After being criticised for not immediately visiting the site, Banerjee offered to resign. Prime Minister Atal Bihari Vajpayee predictably rejected her resignation. It was another bid to divert the spotlight from the underlying causes of frequent fatal rail accidents.
About 2,400 people have died in such accidents in the last five years, including an August 1999 collision between two crowded trains in West Bengal that killed 286 people and an August 1995 train collision in Uttar Pradesh that caused 300 deaths.
The Hindustan Times commented in its Sunday edition: “Indian Railways possibly runs the most unsafe service in the world. If the trains aren't killing people in collisions, then they are running over people at manned and unmanned crossings ... the body count is too high for anyone to feel safe in a train.” Pointing to the poor state of railway infrastructure, it added: “The railways today have 11,928 kilometres (7,455 miles) of broad gauge and 4,700 kilometres (2,937 miles) of metre gauge waiting to be replaced.”
Banerjee has ordered a judicial inquiry into the crash.

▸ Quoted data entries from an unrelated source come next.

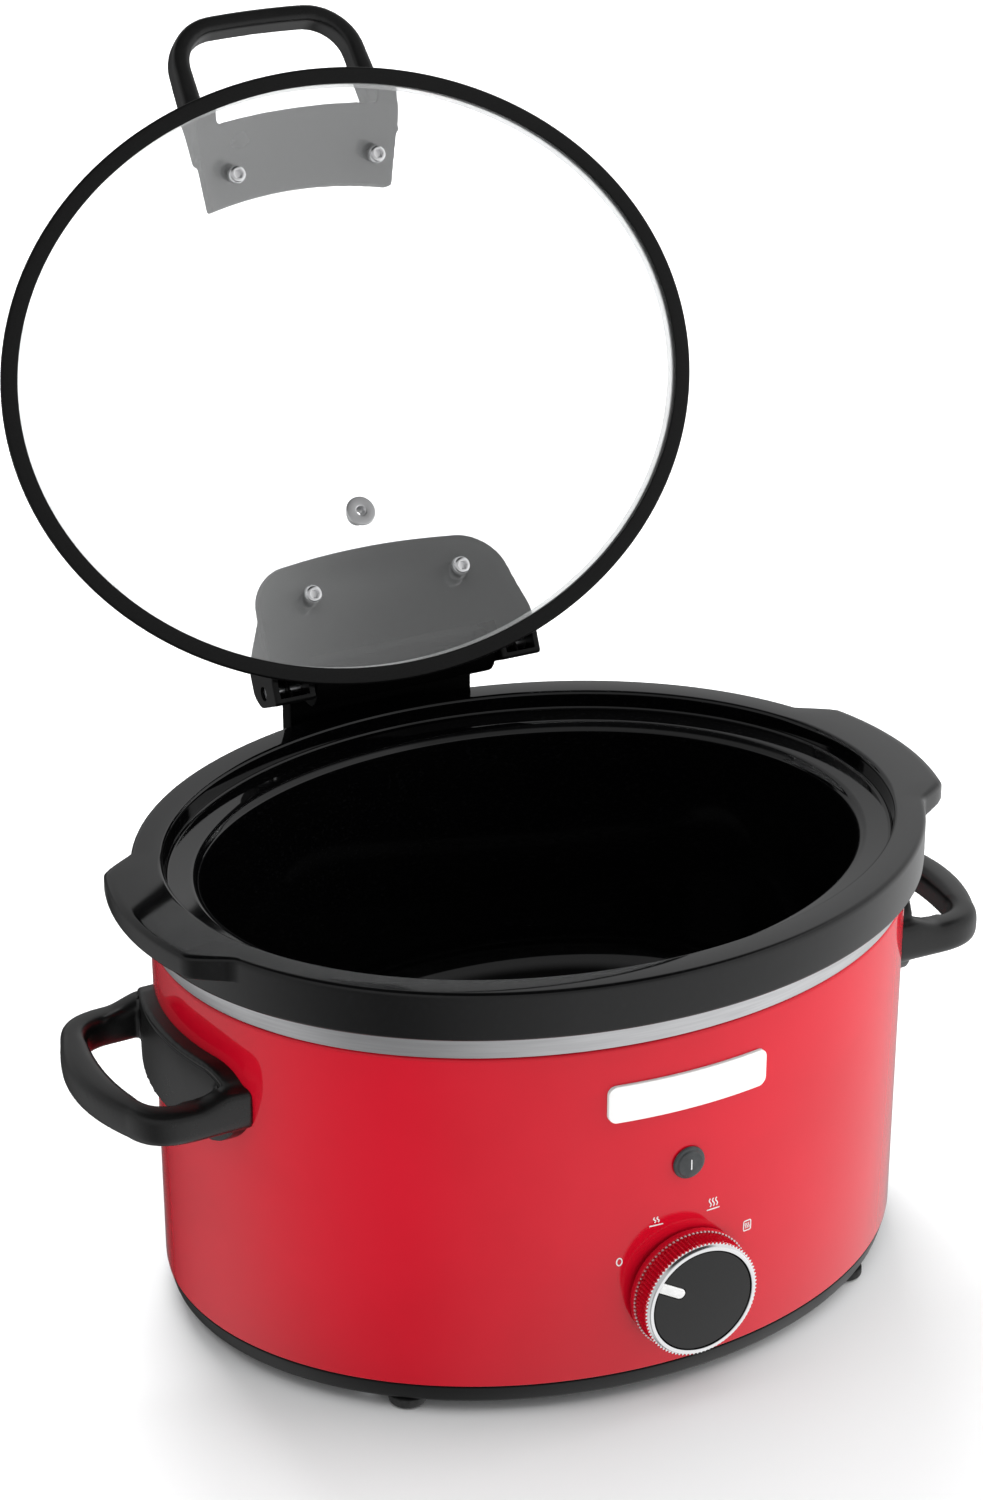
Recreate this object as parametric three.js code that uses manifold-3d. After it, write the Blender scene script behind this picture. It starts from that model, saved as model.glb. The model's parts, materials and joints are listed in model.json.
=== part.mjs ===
// Slow cooker with a hinged glass lid, as an assembly of separate pieces.
// Units are millimetres. +Z is up, +X is the cooker's own right as seen from the front, -Y is the front.
// The model is laid out round the pot's vertical axis, with Z = 0 on the worktop, and the whole group is
// then moved along Y so that its origin lies under the middle of its bounding box.
import * as THREE from "three";
import { mergeVertices } from "three/addons/utils/BufferGeometryUtils.js";
import Module from "manifold-3d";

const wasm = await Module();
wasm.setup();

// ---------------------------------------------------------------- driving dimensions
const OVAL = 25.6; // half-width minus half-depth, the same for every oval of the body
const CORE = 100; // ovals with a smaller half-width keep one proportion down to the axis
const SEGMENTS = 40;
const GAP = 0.35; // clearance between pieces that touch

const FOOT_TOP = 4;
const WALL_BOTTOM = 12.1;
const WALL_TOP = 146.7;
const RIM_TOP = 175.3;
const SKIRT_BOTTOM = 157;

const WALL_FOOT_A = 143.7; // half-width of the painted wall at its bottom edge
const WALL_HEAD_A = 144.8; // and at its top edge
const SHEET = 1.5;
const RIM_A = 151.2; // half-width of the crock's skirt
const RIM_INNER_A = 139.4;

const LID_A = 143.9;
const LID_RING_WIDTH = 6.5;
const LID_RING_HEIGHT = 5;
const LID_REST_Z = 176; // underside of the closed lid's ring
const DOME = 29;
const GLASS = 3.5;
const LID_OPEN_DEG = 114.85;
const HINGE_Y = 113.1;
const HINGE_Z = 194.2;
const BARREL_R = 8.6;
const PIN_R = 2.5;

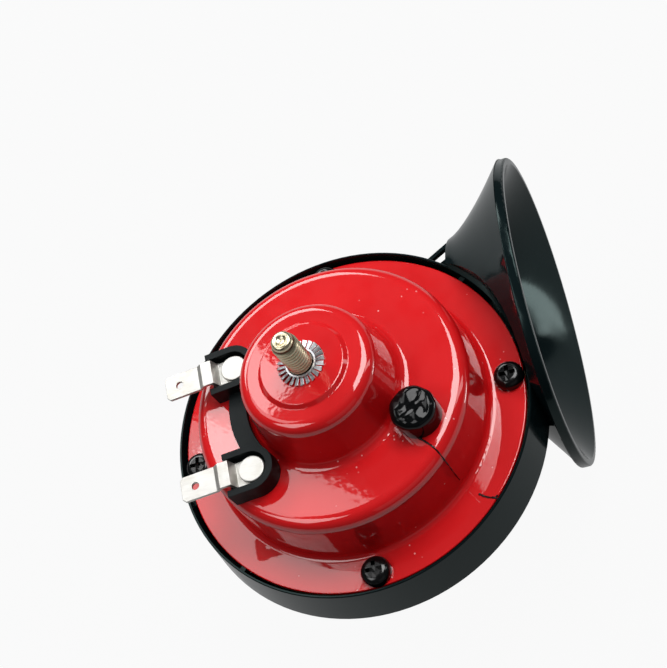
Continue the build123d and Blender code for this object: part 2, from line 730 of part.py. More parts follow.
def make_terminal(side):
    """Blade terminal: round foot, rise over the cup's open end, small dip and the blade."""
    top = CUP_FLOOR + BLADE_T
    crest = top + BLADE_RISE
    flat = crest - BLADE_DIP
    line = [(CUP_REACH, CUP_FLOOR), (RISE_START, CUP_FLOOR), (RISE_END, crest - BLADE_T),
            (DIP_START, crest - BLADE_T), (DIP_END, flat - BLADE_T), (BLADE_END, flat - BLADE_T)]
    upper = [(CUP_REACH, top), (RISE_START - BLADE_T, top), (RISE_END - BLADE_T, crest),
             (DIP_START + DIP_LEAN, crest), (DIP_END + DIP_LEAN, flat), (BLADE_END, flat)]
    profile = make_face(Polyline(*line, *reversed(upper), close=True))
    strip = Pos(0, side + BLADE_W / 2, 0) * extrude(Plane.XZ * profile, BLADE_W)
    strip += disc(BLADE_W / 2, CUP_FLOOR, BLADE_T, CUP_REACH, side)
    tip = strip.edges().filter_by(Axis.Z).sort_by(Axis.X)[-2:]
    strip = chamfer(tip, BLADE_T)
    strip -= disc(BLADE_HOLE_R, 0, 2 * CUP_H, BLADE_HOLE, side)
    strip -= disc(TERMINAL_RIVET_R, CUP_FLOOR, BLADE_T, CUP_REACH, side)
    return block_plane(PLATEAU_Z) * strip


def make_terminal_rivets():
    """Rivets that hold the terminals, the holder and the inner insulators together."""
    foot_top = CUP_FLOOR_Z + BLADE_T
    tail = UNDER_PLATEAU_Z - INSULATOR_T
    rivet = disc(TERMINAL_RIVET_R, tail, foot_top - tail)
    head = disc(TERMINAL_HEAD_R, foot_top, TERMINAL_HEAD_H)
    rivet += fillet(head.edges().sort_by(Axis.Z)[-1], TERMINAL_HEAD_ROUND)
    rivet += disc(TAIL_HEAD_R, tail - TAIL_HEAD_H, TAIL_HEAD_H)
    return Compound([Pos(x, y, 0) * rivet for x, y in rivet_places()])


def make_rivet_insulators():
    """Insulating washers under the plateau, one on each rivet."""
    washer = ring(INSULATOR_R, TERMINAL_RIVET_R, UNDER_PLATEAU_Z - INSULATOR_T, INSULATOR_T)
    return Compound([Pos(x, y, 0) * washer for x, y in rivet_places()])


# ---------------------------------------------------------------- adjuster and breaker

def make_adjusting_screw():
    """Slotted screw in the drawn collar; its foot presses the fixed contact through the pad."""
    top = PLATEAU_Z + ADJUSTER_TOP
    foot = FIXED_Z + FIXED_T + PAD_T
    screw = disc(ADJUSTER_R, foot, top - foot, ADJUSTER_X, ADJUSTER_Y)
    bottom = top - ADJUSTER_SLOT_W
    slot = block(4 * ADJUSTER_R, ADJUSTER_SLOT_W, ADJUSTER_SLOT_W, ADJUSTER_X, ADJUSTER_Y, bottom)
    return screw - slot


def make_screw_sealant():
    """Blob of sealant over the adjusting screw."""
    blob = disc(SEALANT_R, PLATEAU_Z, SEALANT_H, ADJUSTER_X, ADJUSTER_Y)
    blob = fillet(blob.edges().sort_by(Axis.Z)[-1], SEALANT_EDGE)
    blob -= disc(ADJUSTER_R, PLATEAU_Z, ADJUSTER_TOP, ADJUSTER_X, ADJUSTER_Y)
    return blob - cover_skin(0.0, SHEET)


def breaker_plane(height):
    """Plane at the breaker's base whose x runs along the strips to the adjuster."""
    radius = hypot(ADJUSTER_X, ADJUSTER_Y)
    turn = radians(degrees(atan(ADJUSTER_Y / ADJUSTER_X)) - BREAKER_TURN)
    base = (radius * cos(turn), radius * sin(turn), height)
    along = (ADJUSTER_X - base[0], ADJUSTER_Y - base[1], 0.0)
    return Plane(origin=base, x_dir=along, z_dir=UP)


def make_breaker_bracket():
    """Folded bracket welded under the plateau."""
    bottom = SPRING_Z + SPRING_T + INSULATION_T
    rise = UNDER_PLATEAU_Z - bottom
    body = block(BRACKET_L, BRACKET_W, rise, 0, 0, 0)
    body -= block(BRACKET_L, BRACKET_W, rise - 2 * BRACKET_T, BRACKET_T, 0, BRACKET_T)
    body -= disc(BREAKER_RIVET_R, 0, BRACKET_T)
    return breaker_plane(bottom) * body


def strip_blank(start, end, thickness):
    """Flat strip between two distances along the breaker."""
    return block(end - start, STRIP_W, thickness, (start + end) / 2, 0, 0)


def make_contact_tag():
    """Clamped root of the moving contact, with its solder tag behind the stack."""
    tag = strip_blank(-BRACKET_L / 2 - TAG_TAIL, BRACKET_L / 2, SPRING_T)
    return breaker_plane(SPRING_Z) * (tag - disc(STRIP_HOLE_R, 0, SPRING_T))


def make_contact_spring():
    """Moving spring strip with the side tab that the armature's rim lifts."""
    axis = breaker_plane(SPRING_Z).to_local_coords(Vector(0, 0, SPRING_Z))
    tab_end = axis.Y - ARMATURE_R + TAB_OVERLAP
    strip = strip_blank(BRACKET_L / 2, SPRING_REACH, SPRING_T)
    return breaker_plane(SPRING_Z) * (strip + block(TAB_W, tab_end, SPRING_T, axis.X, tab_end / 2, 0))


def make_fixed_contact():
    """Fixed contact strip, set by the adjusting screw."""
    strip = strip_blank(-BRACKET_L / 2, FIXED_REACH, FIXED_T)
    return breaker_plane(FIXED_Z) * (strip - disc(STRIP_HOLE_R, 0, FIXED_T))


def make_moving_point():
    """Tungsten point on the spring's underside, down to half the contact gap's height."""
    return breaker_plane(SPRING_Z - CONTACT_T / 2) * disc(CONTACT_R, 0, CONTACT_T / 2, CONTACT_REACH)


def make_fixed_point():
    """Tungsten point on the fixed strip."""
    return breaker_plane(FIXED_Z + FIXED_T) * disc(CONTACT_R, 0, CONTACT_T / 2, CONTACT_REACH)


def breaker_levels():
    """Bottom and thickness of the insulators over, between and under the strips."""
    return [
        (SPRING_Z + SPRING_T, INSULATION_T),
        (FIXED_Z + FIXED_T, CONTACT_T),
        (FIXED_Z - INSULATION_T, INSULATION_T),
    ]


def make_breaker_insulators():
    """Insulating plates of the breaker stack."""
    plates = []
    for bottom, thickness in breaker_levels():
        plate = block(BRACKET_L, BRACKET_W, thickness, 0, 0, 0) - disc(BREAKER_RIVET_R, 0, thickness)
        plates.append(breaker_plane(bottom) * plate)
    return Compound(plates)


def make_breaker_rivet():
    """Rivet through the breaker stack and the bracket's foot."""
    foot = FIXED_Z - INSULATION_T
    top = SPRING_Z + SPRING_T + INSULATION_T + BRACKET_T
    rivet = disc(BREAKER_RIVET_R, 0, top - foot)
    rivet += disc(BREAKER_HEAD_R, -BREAKER_HEAD_H, BREAKER_HEAD_H)
    rivet += disc(BREAKER_HEAD_R, top - foot, BREAKER_HEAD_H / 2)
    return breaker_plane(foot) * rivet


def make_adjuster_pad():
    """Insulating pad between the adjusting screw and the fixed strip."""
    return disc(PAD_R, FIXED_Z + FIXED_T, PAD_T, ADJUSTER_X, ADJUSTER_Y)


# ---------------------------------------------------------------- output

def pieces():
    """Every piece of the horn by its node name."""
    upper_side, lower_side = blade_sides()
    return {
        "horn_shell": make_horn_shell(),
        "duct_plate": make_duct_plate(),
        "rear_cover": make_rear_cover(),
        "cover_screws": make_cover_screws(),
        "rear_gasket": make_rear_gasket(),
        "diaphragm": make_diaphragm(),
        "front_gasket": make_front_gasket(),
        "mounting_stud": make_mounting_stud(),
        "toothed_washer": make_toothed_washer(),
        "pole_core": make_pole_core(),
        "coil_bobbin": make_coil_bobbin(),
        "coil_winding": make_coil_winding(),
        "armature": make_armature(),
        "stiffener_washer": make_stiffener_washer(),
        "armature_nut": make_armature_nut(),
        "terminal_block": make_terminal_block(),
        "terminal_upper": make_terminal(upper_side),
        "terminal_lower": make_terminal(lower_side),
        "terminal_rivets": make_terminal_rivets(),
        "rivet_insulators": make_rivet_insulators(),
        "adjusting_screw": make_adjusting_screw(),
        "screw_sealant": make_screw_sealant(),
        "breaker_bracket": make_breaker_bracket(),
        "contact_tag": make_contact_tag(),
        "contact_spring": make_contact_spring(),
        "moving_point": make_moving_point(),
        "fixed_contact": make_fixed_contact(),
        "fixed_point": make_fixed_point(),
        "breaker_insulators": make_breaker_insulators(),
        "breaker_rivet": make_breaker_rivet(),
        "adjuster_pad": make_adjuster_pad(),
    }


def main():
    """Build every piece and write its STEP file."""
    os.makedirs("parts", exist_ok=True)
    for name, piece in pieces().items():
        export_step(piece, f"parts/{name}.step")


main()
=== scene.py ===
import logging
import math
from dataclasses import dataclass
from enum import Enum

import bmesh
import bpy
from mathutils import Matrix, Vector, noise


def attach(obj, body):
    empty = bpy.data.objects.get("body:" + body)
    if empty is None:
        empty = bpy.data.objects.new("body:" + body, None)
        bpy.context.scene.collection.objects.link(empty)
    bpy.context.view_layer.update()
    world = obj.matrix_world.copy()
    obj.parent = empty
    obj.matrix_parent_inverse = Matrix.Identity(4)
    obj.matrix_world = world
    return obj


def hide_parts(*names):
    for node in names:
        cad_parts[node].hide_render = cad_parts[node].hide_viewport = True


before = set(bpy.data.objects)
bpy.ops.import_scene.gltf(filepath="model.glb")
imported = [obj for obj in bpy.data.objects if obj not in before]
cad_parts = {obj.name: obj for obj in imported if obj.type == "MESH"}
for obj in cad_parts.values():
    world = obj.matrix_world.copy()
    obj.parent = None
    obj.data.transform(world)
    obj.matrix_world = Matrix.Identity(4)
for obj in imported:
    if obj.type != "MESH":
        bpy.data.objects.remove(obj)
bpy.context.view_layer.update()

# Looks of an electric snail horn.  Lengths in the classes are millimetres in the CAD frame: the
# origin is where the bracket bears on the toothed washer, +Z runs out along the stud and +X is the
# way the bell faces.

MM = 0.001
WELD = 1e-6  # metres within which the points of a copied or wound mesh are joined
FINE_WELD = 1e-7  # the same for a turned mesh and for cuts
WAVE_UNIT = 0.05  # a wave texture goes through a radian in this share of its scale's inverse
LOG = logging.getLogger("snail_horn")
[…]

This is a time-honoured method of obscuring the real problems. Similar inquiries have been appointed after almost every major railway accident. Some of these reports are still overdue, including the one dealing with the 1998 accident. Even where reports have been issued, their recommendations have not been implemented.
The truth is that funds have not been provided for modern technology to detect possible track failures and for signaling and switching. The provision of optical fibre-based and digital communication signals has been limited to selected routes. Moreover, officials admit that funding shortfalls have hampered even routine inspection and maintenance.
Railways are a relatively affordable way for ordinary people to travel in India. Most of those killed in accidents are in lower class compartments, which are usually badly overcrowded. The failure of Indian governments to provide safe railways expresses callous indifference toward the lives of the poor masses. Huge investment is needed to dramatically improve railway infrastructure, but such funding conflicts with the requirements of private profit.